— begin RECORDED INFORMATION —

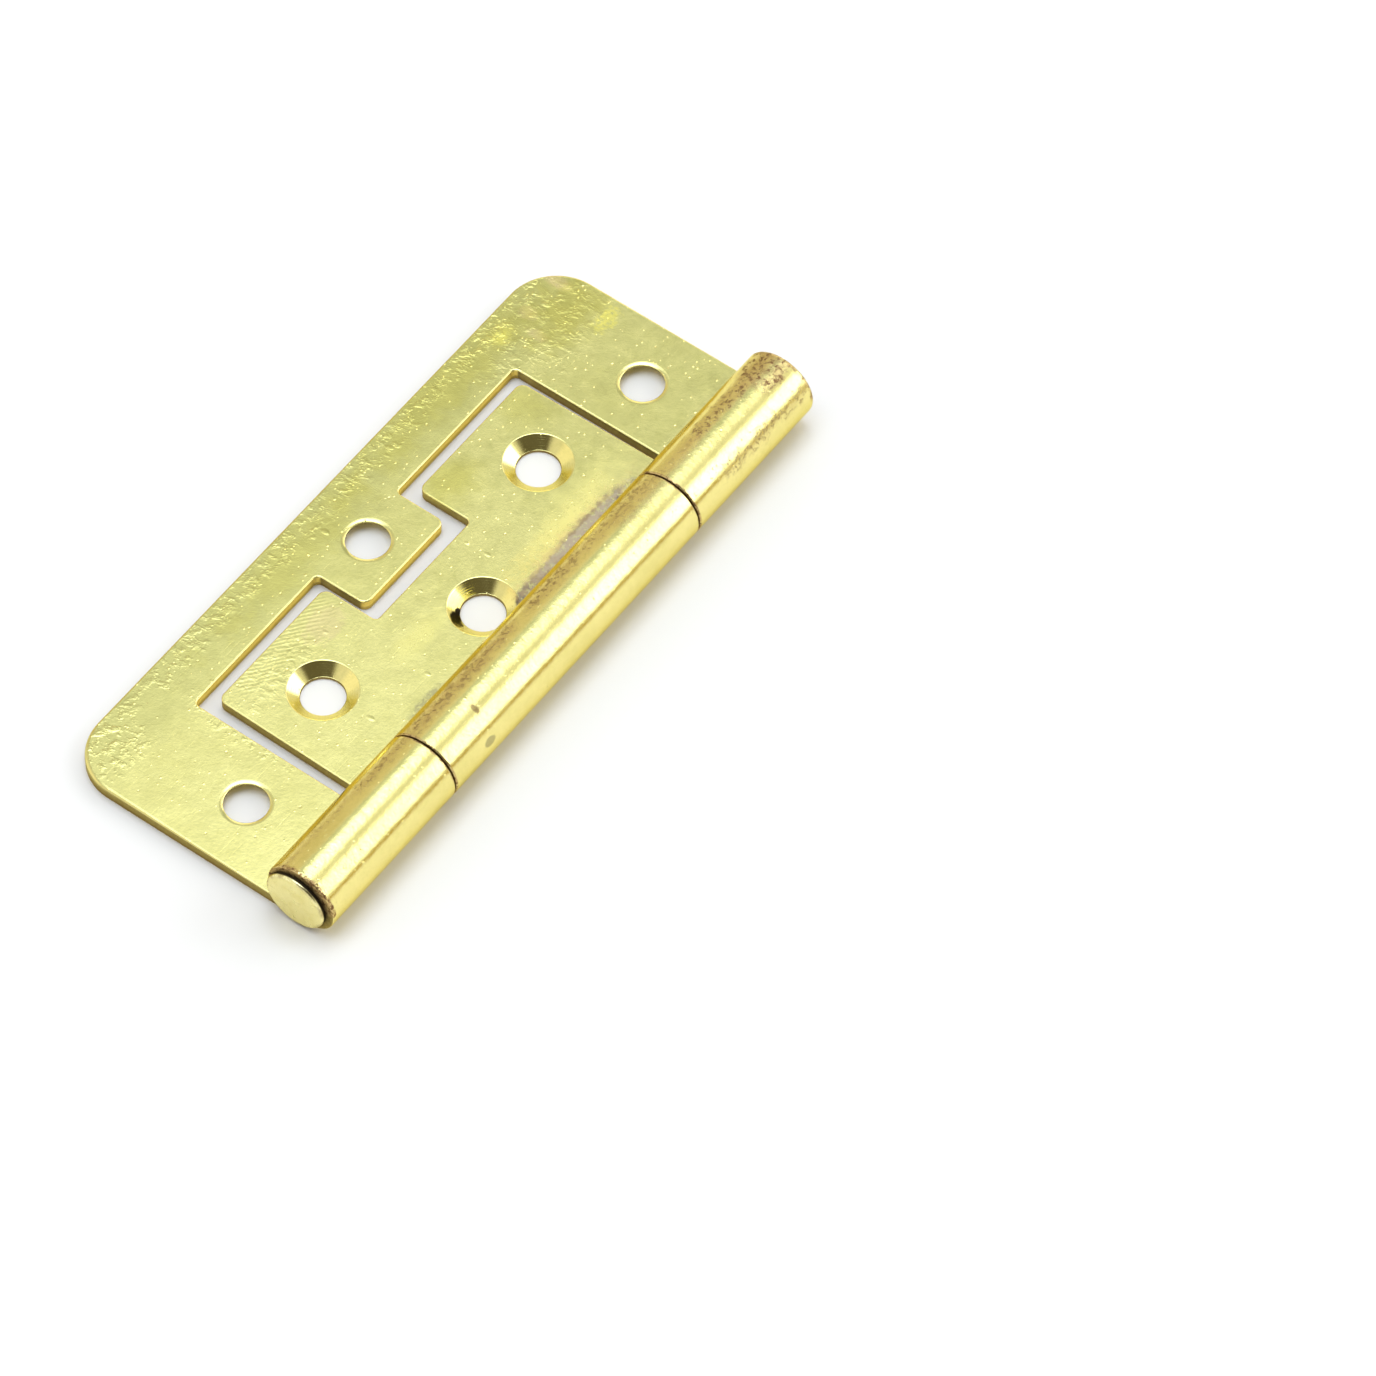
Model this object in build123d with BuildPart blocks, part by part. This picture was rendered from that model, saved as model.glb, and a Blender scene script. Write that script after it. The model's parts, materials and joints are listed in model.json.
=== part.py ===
"""Flush door hinge: two nesting leaves rolled round one headed pin.

Millimetres, +Z up. The closed hinge lies flat on z = 0 with the pin along X. The origin is
the centre of its footprint: the barrel runs along the -Y side and the leaves reach to +Y.
"""

from build123d import *
from math import asin, degrees
import os

os.makedirs("parts", exist_ok=True)

# Overall size and stock
hinge_length = 75.0
closed_width = 32.5
sheet = 1.3
barrel_radius = 3.85

# Barrel: one long centre knuckle between two end knuckles
centre_knuckle_length = 37.8
knuckle_gap = 0.2
seam_gap = 0.25

# Pin
pin_radius = 2.5
head_radius = 3.6
head_thickness = 0.6
head_edge_radius = 0.25
pin_tip_chamfer = 0.4

# Outer leaf. Distances called "reach" run from the pin axis, square to the barrel.
foot_reach = 3.8
window_half = 24.8
window_reach = 22.8
window_corner_radius = 0.6
leaf_corner_radius = 5.5
tab_half = 6.15
tab_tip_reach = 16.9
tab_corner_radius = 0.9

# Inner leaf. Its plate sits a little to one side of its knuckle and narrows towards its tip.
plate_shift = 0.35
shoulder_reach = 5.2
plate_root_half = 23.75
plate_tip_half = 23.5
plate_reach = 21.3
plate_corner_radius = 0.9
notch_half = 7.3
notch_reach = 15.0
notch_corner_radius = 0.5

# Screw holes, three in each leaf
screw_hole_radius = 2.2
screw_sink_radius = 3.5
screw_sink_angle = 104.0
outer_end_hole_half_spacing = 30.8
outer_end_hole_reach = 11.8
outer_middle_hole_reach = 21.45
inner_end_hole_half_spacing = 16.75
inner_end_hole_reach = 14.05
inner_middle_hole_reach = 7.9

# Worked out from the dimensions above
half_length = hinge_length / 2
pin_y = barrel_radius - closed_width / 2
pin_z = barrel_radius
leaf_reach = closed_width - barrel_radius
bore_radius = barrel_radius - sheet
centre_knuckle_half = centre_knuckle_length / 2
end_knuckle_start = centre_knuckle_half + knuckle_gap
end_knuckle_length = half_length - end_knuckle_start


def knuckle_section(start_x):
    """The rolled sheet, cut square to the pin at start_x.

    The sheet comes in flat along the bottom, wraps under the pin, up its outer side and over
    the top, and ends a seam gap above the face of its own leaf.
    """
    seam_drop = bore_radius - seam_gap
    seam_angle = -degrees(asin(seam_drop / barrel_radius))
    wrap_start = -90.0
    wrap = 360.0 - (seam_angle - wrap_start)
    across_pin = Plane(origin=(start_x, pin_y, pin_z), x_dir=(0, 1, 0), z_dir=(1, 0, 0))
    with BuildSketch(across_pin) as section:
        with BuildLine():
            outside = CenterArc((0, 0), barrel_radius, wrap_start, -wrap)
            inside = CenterArc((0, 0), bore_radius, wrap_start, -wrap)
            Line(outside @ 0, inside @ 0)
            Line(outside @ 1, inside @ 1)
        make_face()
    return section.sketch


def reach(distance):
    """The Y of a line that lies this far from the pin axis."""
    return pin_y + distance


# Outer leaf: a plate with a stepped window and a tab, on two end knuckles.
# Its screws enter from below, so that they are flush on the side that faces the inner leaf.
with BuildPart() as outer_leaf:
    with BuildSketch(Plane.XY) as outer_blank:
        with BuildLine():
            Polyline(
                (-half_length, reach(0)),
                (-half_length, reach(leaf_reach)),
                (half_length, reach(leaf_reach)),
                (half_length, reach(0)),
                close=True,
            )
        make_face()
        fillet(outer_blank.vertices().group_by(Axis.Y)[-1], leaf_corner_radius)
        with BuildLine():
            Polyline(
                (0, reach(0)),
                (end_knuckle_start, reach(0)),
                (end_knuckle_start, reach(foot_reach)),
                (window_half, reach(foot_reach)),
                (window_half, reach(window_reach)),
                (tab_half, reach(window_reach)),
                (tab_half, reach(tab_tip_reach)),
                (0, reach(tab_tip_reach)),
            )
            mirror(about=Plane.YZ)
        make_face(mode=Mode.SUBTRACT)
        window_corners = [v for v in outer_blank.vertices() if abs(v.Y - reach(window_reach)) < 0.01]
        fillet(window_corners, window_corner_radius)
        tab_corners = [v for v in outer_blank.vertices() if abs(v.Y - reach(tab_tip_reach)) < 0.01]
        fillet(tab_corners, tab_corner_radius)
    extrude(amount=sheet)
    extrude(knuckle_section(-half_length), amount=end_knuckle_length)
    extrude(knuckle_section(end_knuckle_start), amount=end_knuckle_length)
    underside_holes = [
        (-outer_end_hole_half_spacing, reach(outer_end_hole_reach)),
        (outer_end_hole_half_spacing, reach(outer_end_hole_reach)),
        (0, reach(outer_middle_hole_reach)),
    ]
    with Locations(*[Plane(origin=(x, y, 0), z_dir=(0, 0, -1)) for x, y in underside_holes]):
        CounterSinkHole(screw_hole_radius, screw_sink_radius, counter_sink_angle=screw_sink_angle)

outer_leaf.part.label = "outer_leaf"
export_step(outer_leaf.part, "parts/outer_leaf.step")


# Inner leaf: a plate that nests in the window, notched for the tab, on the centre knuckle.
# Its screws enter from above. A narrow neck lets it pass between the end knuckles.
with BuildPart() as inner_leaf:
    with BuildSketch(Plane(origin=(plate_shift, 0, 0))) as inner_blank:
        with BuildLine():
            Polyline(
                (0, reach(shoulder_reach)),
                (plate_root_half, reach(shoulder_reach)),
                (plate_tip_half, reach(plate_reach)),
                (notch_half, reach(plate_reach)),
                (notch_half, reach(notch_reach)),
                (0, reach(notch_reach)),
            )
            mirror(about=Plane.YZ)
        make_face()
        tip_corners = [v for v in inner_blank.vertices() if abs(v.Y - reach(plate_reach)) < 0.01]
        fillet(tip_corners, plate_corner_radius)
        notch_corners = [v for v in inner_blank.vertices() if abs(v.Y - reach(notch_reach)) < 0.01]
        fillet(notch_corners, notch_corner_radius)
    with BuildSketch(Plane.XY) as neck:
        with Locations((0, reach(shoulder_reach / 2))):
            Rectangle(centre_knuckle_length, shoulder_reach)
    extrude(amount=sheet)
    extrude(knuckle_section(-centre_knuckle_half), amount=centre_knuckle_length)
    topside_holes = [
        (plate_shift - inner_end_hole_half_spacing, reach(inner_end_hole_reach)),
        (plate_shift + inner_end_hole_half_spacing, reach(inner_end_hole_reach)),
        (plate_shift, reach(inner_middle_hole_reach)),
    ]
    with Locations(*[(x, y, sheet) for x, y in topside_holes]):
        CounterSinkHole(screw_hole_radius, screw_sink_radius, counter_sink_angle=screw_sink_angle)

inner_leaf.part.label = "inner_leaf"
export_step(inner_leaf.part, "parts/inner_leaf.step")


# Pin: a thin flat head at the -X end, and swelled ends that grip the two end knuckles.
with BuildPart() as hinge_pin:
    along_pin = Plane(origin=(0, pin_y, pin_z), x_dir=(1, 0, 0), z_dir=(0, -1, 0))
    with BuildSketch(along_pin) as pin_half_section:
        with BuildLine():
            Polyline(
                (-half_length - head_thickness, 0),
                (-half_length - head_thickness, head_radius),
                (-half_length, head_radius),
                (-half_length, bore_radius),
                (-end_knuckle_start, bore_radius),
                (-end_knuckle_start, pin_radius),
                (end_knuckle_start, pin_radius),
                (end_knuckle_start, bore_radius),
                (half_length - pin_tip_chamfer, bore_radius),
                (half_length, bore_radius - pin_tip_chamfer),
                (half_length, 0),
                close=True,
            )
        make_face()
        head_rim = pin_half_section.vertices().group_by(Axis.Y)[-1]
        fillet(head_rim.sort_by(Axis.X)[0], head_edge_radius)
    revolve(axis=Axis((0, pin_y, pin_z), (1, 0, 0)))

hinge_pin.part.label = "hinge_pin"
export_step(hinge_pin.part, "parts/hinge_pin.step")
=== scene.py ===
"""Looks of the flush door hinge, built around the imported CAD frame.

Both leaves are cut as flat blanks with rolled-over edges, then wound round the pin where their
knuckles are, as the real sheet is. Lengths are in millimetres until a mesh is made.
"""

import json
import math

import bpy
import numpy as np
from mathutils import Matrix, Vector
from mathutils.geometry import delaunay_2d_cdt


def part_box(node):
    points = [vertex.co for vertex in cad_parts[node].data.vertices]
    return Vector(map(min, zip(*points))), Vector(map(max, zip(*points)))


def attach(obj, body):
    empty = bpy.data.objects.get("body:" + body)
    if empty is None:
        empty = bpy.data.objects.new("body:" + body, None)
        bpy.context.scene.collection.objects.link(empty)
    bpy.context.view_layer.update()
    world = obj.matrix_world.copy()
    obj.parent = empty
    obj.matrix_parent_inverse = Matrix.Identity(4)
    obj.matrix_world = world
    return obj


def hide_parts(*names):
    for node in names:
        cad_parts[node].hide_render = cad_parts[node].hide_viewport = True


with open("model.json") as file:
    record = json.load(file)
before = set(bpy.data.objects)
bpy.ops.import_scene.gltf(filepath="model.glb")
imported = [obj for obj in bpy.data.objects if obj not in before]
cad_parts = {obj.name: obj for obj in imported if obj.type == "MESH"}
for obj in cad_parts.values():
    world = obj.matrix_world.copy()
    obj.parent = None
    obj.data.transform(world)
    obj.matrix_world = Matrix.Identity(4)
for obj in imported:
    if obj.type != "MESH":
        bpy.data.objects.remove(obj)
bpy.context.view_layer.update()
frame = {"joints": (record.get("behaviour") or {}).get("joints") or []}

MM = 0.001

# ---------------------------------------------------------------- sizes
# the overall ones come from the frame, and the others are those of the CAD model
_, leaf_high = [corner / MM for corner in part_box("outer_leaf")]
pin_low, pin_high = [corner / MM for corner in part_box("hinge_pin")]
_, pin_y, pin_z = [value / MM for value in frame["joints"][0]["pos_m"]]

HALF_LENGTH = leaf_high.x
LEAF_REACH = leaf_high.y - pin_y
BARREL_R = leaf_high.z / 2
SHEET = 1.3
BORE_R = BARREL_R - SHEET
SEAM_GAP = 0.25
CENTRE_HALF = 18.9
END_START = 19.1

# outer leaf: reach is the distance from the pin axis, along the flat blank
FOOT_REACH = 3.8
WINDOW_HALF = 24.8
WINDOW_REACH = 22.8
WINDOW_R = 0.6
LEAF_R = 5.5
TAB_HALF = 6.15
TAB_REACH = 16.9
TAB_R = 0.9
# inner leaf
PLATE_SHIFT = 0.35
SHOULDER_REACH = 5.2
PLATE_ROOT_HALF = 23.75
PLATE_TIP_HALF = 23.5
PLATE_REACH = 21.3
PLATE_R = 0.9
NOTCH_HALF = 7.3
NOTCH_REACH = 15.0
NOTCH_R = 0.5
# screw holes
HOLE_R = 2.2
SINK_R = 3.5
SINK_ANGLE = 104.0
SINK_RIM = 0.05
CONE_STEPS = 14
OUTER_HOLES = [(-30.8, 11.8), (30.8, 11.8), (0.0, 21.45)]
INNER_HOLES = [(PLATE_SHIFT - 16.75, 14.05), (PLATE_SHIFT + 16.75, 14.05), (PLATE_SHIFT, 7.9)]
# pin: the head is trimmed and moved off the axis, which bares a dark crescent of its seat
PIN_R = 2.5
HEAD_TRIM = 0.30
HEAD_R = pin_high.z - pin_z - HEAD_TRIM
HEAD_EDGE_R = 0.25
HEAD_DROP = 0.44
HEAD_DROP_ANGLE = math.radians(-40)
TIP_CHAMFER = 0.4

# the roll: how far the sheet goes round the pin, and how finely it is cut
WRAP = 2 * math.pi - math.pi / 2 + math.asin((BORE_R - SEAM_GAP) / BARREL_R)
ROLL_LENGTH = BARREL_R * WRAP
ROLL_STEPS = 96
# rings in each quarter turn of a rolled-over edge
ARC_STEPS = 5


# ---------------------------------------------------------------- flat blanks
def rounded(corners, steps_per_turn=48):
    """A closed outline through (x, reach, radius) corners, each one turned into an arc."""
    out = []
    count = len(corners)
    for i, (x, s, radius) in enumerate(corners):
        here = Vector((x, s))
        before = (Vector(corners[i - 1][:2]) - here).normalized()
        after = (Vector(corners[(i + 1) % count][:2]) - here).normalized()
        opening = before.angle(after)
        back = radius / math.tan(opening / 2)
        centre = here + (before + after).normalized() * (radius / math.sin(opening / 2))
        start = here + before * back - centre
        turn = math.pi - opening
        if start.x * before.y - start.y * before.x > 0:
            turn = -turn
        steps = max(3, round(steps_per_turn * abs(turn) / (2 * math.pi) * (1 + radius / 4)))
        for k in range(steps + 1):
            a = turn * k / steps
            out.append(
                (
                    centre.x + start.x * math.cos(a) - start.y * math.sin(a),
                    centre.y + start.x * math.sin(a) + start.y * math.cos(a),
                )
            )
    return out


def split_at(outline, levels):
    """Adds a point wherever an edge of the outline crosses one of these reach levels."""
    out = []
    for i, (x0, s0) in enumerate(outline):
        x1, s1 = outline[(i + 1) % len(outline)]
        out.append((x0, s0))
        crossed = [v for v in levels if min(s0, s1) + 1e-4 < v < max(s0, s1) - 1e-4]
        if s1 < s0:
            crossed = crossed[::-1]
        for v in crossed:
            f = (v - s0) / (s1 - s0)
            out.append((x0 + f * (x1 - x0), v))
    return out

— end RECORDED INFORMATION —

▶ [EXERCISE]:
Print the material above verbatim, first line through the line containing "one headed pin.", both included.

▶ [EXPECTED ANSWER]:
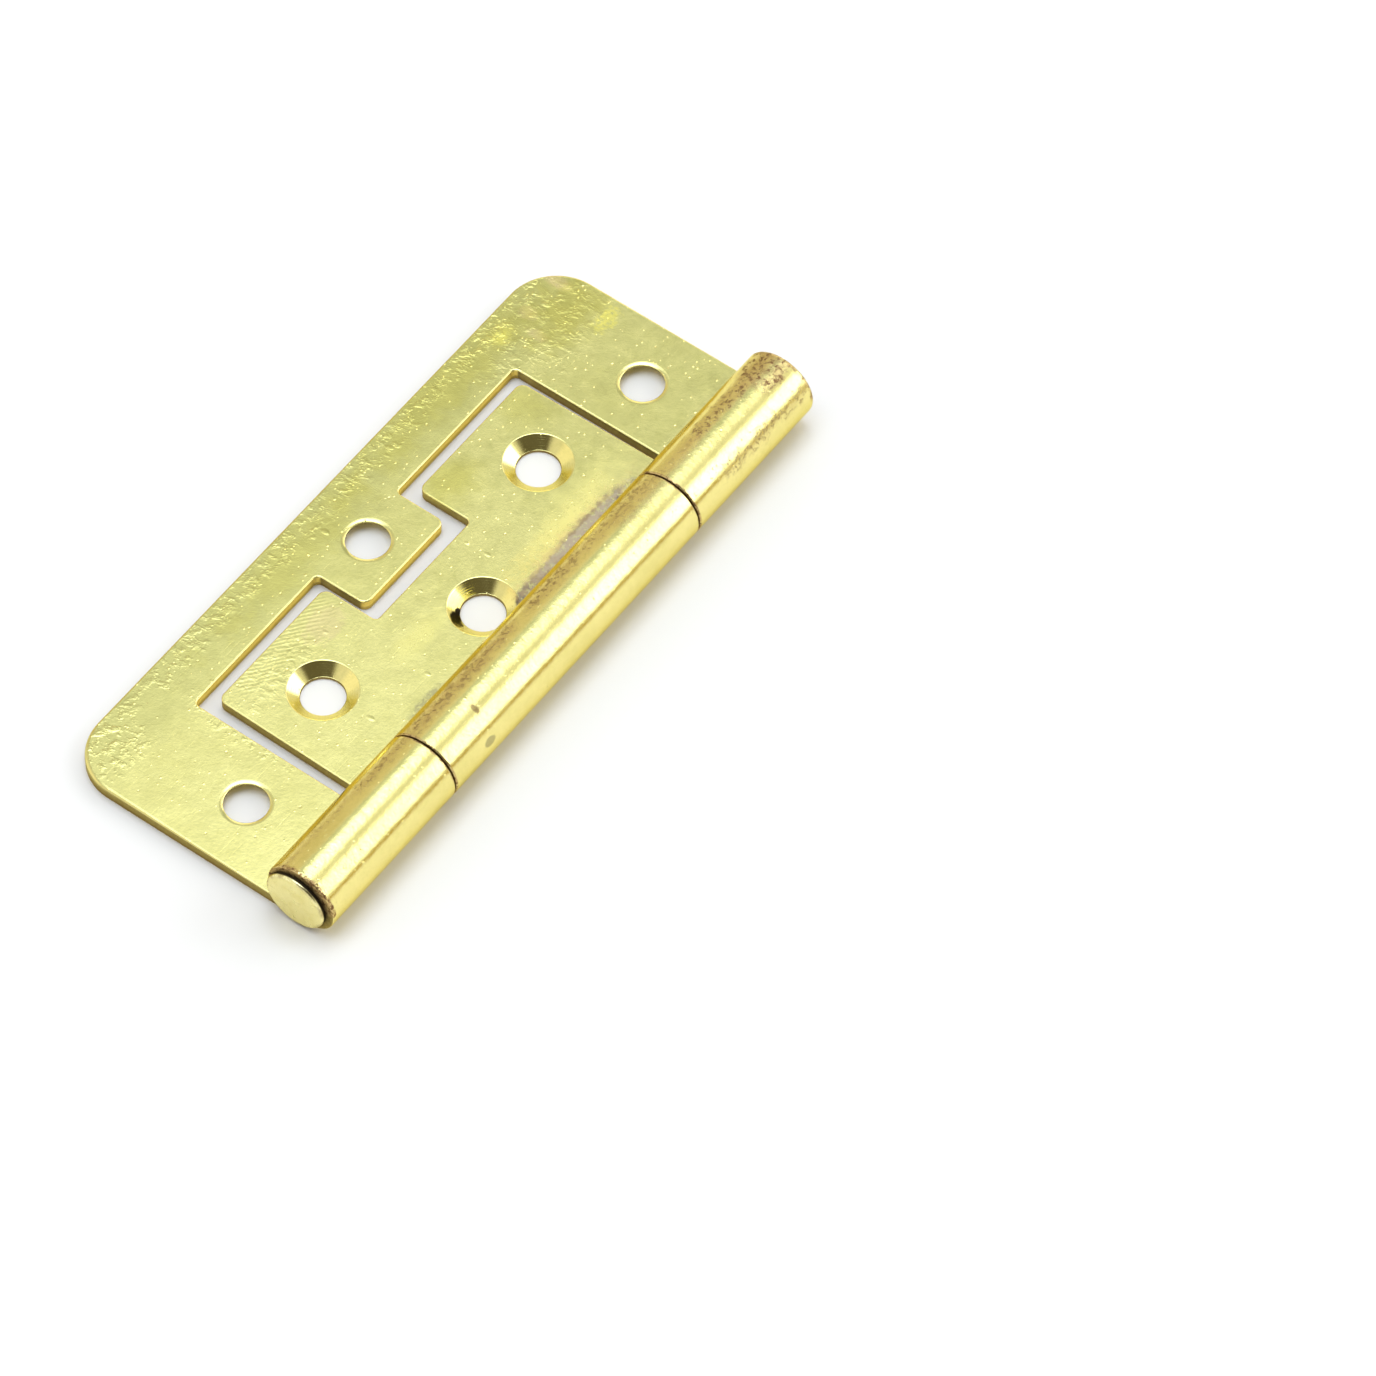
Model this object in build123d with BuildPart blocks, part by part. This picture was rendered from that model, saved as model.glb, and a Blender scene script. Write that script after it. The model's parts, materials and joints are listed in model.json.
=== part.py ===
"""Flush door hinge: two nesting leaves rolled round one headed pin.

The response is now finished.